### Raw data
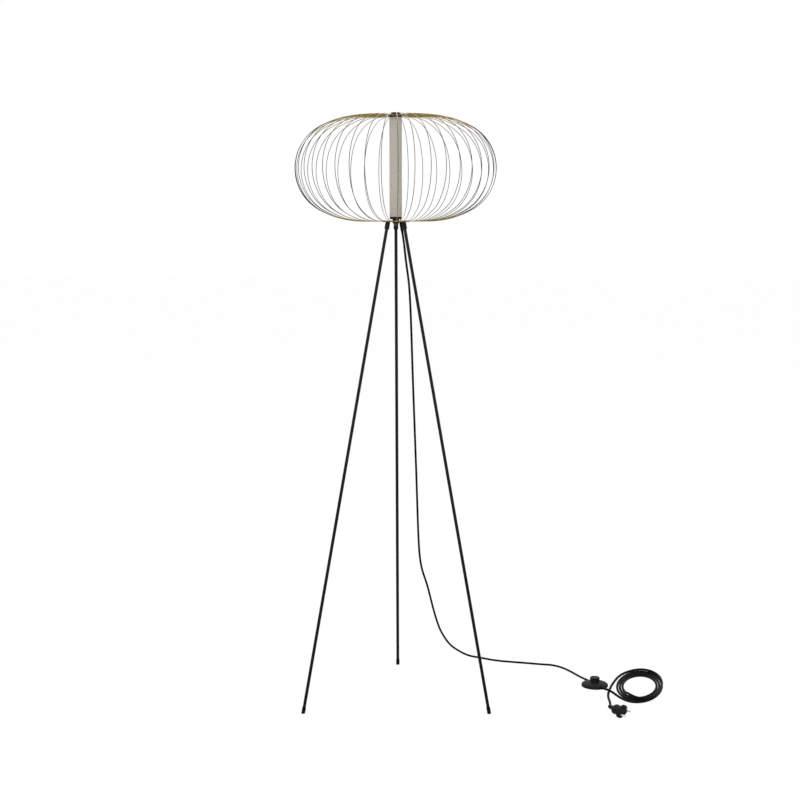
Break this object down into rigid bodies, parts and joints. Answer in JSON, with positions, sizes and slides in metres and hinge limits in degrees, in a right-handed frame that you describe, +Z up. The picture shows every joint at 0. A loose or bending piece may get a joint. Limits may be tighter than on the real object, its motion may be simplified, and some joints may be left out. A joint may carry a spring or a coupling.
{
  "type": "floor lamp",
  "caption": "Tripod floor lamp: a lit tube inside a squashed ball of bowed brass wires, on slim dark legs, with a cord, foot switch and plug",
  "frame": {"origin": "centre of the footprint on the floor, without the cord, foot switch and plug; the tube's axis stands 12 mm in front of it, towards -Y", "axes": "+Z up; -Y is the front that faces the camera, midway between the two front legs; +X is the side that the cord runs to"},
  "size_m": [0.9661, 0.5809, 1.5025],
  "materials": {
    "brass": "polished",
    "dark_metal": "polished dark bronze",
    "leg_paint": "satin black",
    "steel": "plain",
    "aluminium": "extruded",
    "diffuser": "frosted",
    "pale_plastic": "moulded",
    "chip": "gloss",
    "circuit_board": "masked",
    "black_plastic": "fine grain",
    "black_rubber": "smooth",
    "contact_brass": "nickel-plated"
  },
  "bodies": {
    "lamp": {"cage_wires_front": "brass", "cage_wires_front_right": "brass", "cage_wires_right": "brass", "cage_wires_back_right": "brass", "cage_wires_back": "brass", "cage_wires_back_left": "brass", "cage_wires_left": "brass", "cage_wires_front_left": "brass", "top_wire_plate": "brass", "bottom_wire_plate": "brass", "top_cap_nut": "dark_metal", "hub_boss": "dark_metal", "tie_rod": "steel", "rod_nut": "steel", "diffuser_tube": "diffuser", "tube_base_cap": "dark_metal", "tube_lid": "dark_metal", "lid_grub_screw": "steel", "heat_sink_core": "aluminium", "led_boards": "pale_plastic", "led_chips": "chip", "driver_board": "circuit_board", "driver_components": "black_plastic", "inner_leads": "black_rubber", "leg_stud_left": "steel", "leg_collar_left": "leg_paint", "leg_rod_left": "leg_paint", "foot_tip_left": "black_rubber", "leg_stud_right": "steel", "leg_collar_right": "leg_paint", "leg_rod_right": "leg_paint", "foot_tip_right": "black_rubber", "leg_stud_back": "steel", "leg_collar_back": "leg_paint", "leg_rod_back": "leg_paint", "foot_tip_back": "black_rubber", "cord_gland": "black_plastic", "cord_lamp_to_switch": "black_rubber", "switch_rubber_pads": "black_rubber", "switch_screws": "steel", "switch_base": "black_plastic", "switch_cover": "black_plastic", "switch_return_spring": "steel", "switch_terminals": "contact_brass", "switch_relief_in": "black_rubber", "switch_relief_out": "black_rubber", "cord_switch_to_coil": "black_rubber", "cord_coil": "black_rubber", "cord_coil_to_plug": "black_rubber", "plug_strain_relief": "black_rubber", "plug_body": "black_rubber", "plug_pins": "contact_brass"},
    "button": {"switch_button": "black_plastic"},
    "rotor": {"switch_rotor": "pale_plastic", "switch_contact_bridge": "contact_brass"}
  },
  "joints": [
    {"name": "button_press", "type": "slide", "parent": "lamp", "child": "button", "axis": [0, 0, -1], "range_m": [0, 0.0035], "stiffness_N_per_m": 1500, "springref_m": -0.003, "deforming": ["switch_return_spring"]},
    {"name": "rotor_turn", "type": "hinge", "parent": "lamp", "child": "rotor", "pos_m": [0.528, 0.0696, 0.006], "axis": [0, 0, 1], "range_deg": [0, 45.5]}
  ],
  "couplings": [
    {"joint": "rotor_turn", "follows": "button_press", "rad_per_m": 224.4}
  ]
}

### Stated exercise
Using the listing above, list every line in which the string "that" occurs.

### Full output
Break this object down into rigid bodies, parts and joints. Answer in JSON, with positions, sizes and slides in metres and hinge limits in degrees, in a right-handed frame that you describe, +Z up. The picture shows every joint at 0. A loose or bending piece may get a joint. Limits may be tighter than on the real object, its motion may be simplified, and some joints may be left out. A joint may carry a spring or a coupling.
  "frame": {"origin": "centre of the footprint on the floor, without the cord, foot switch and plug; the tube's axis stands 12 mm in front of it, towards -Y", "axes": "+Z up; -Y is the front that faces the camera, midway between the two front legs; +X is the side that the cord runs to"},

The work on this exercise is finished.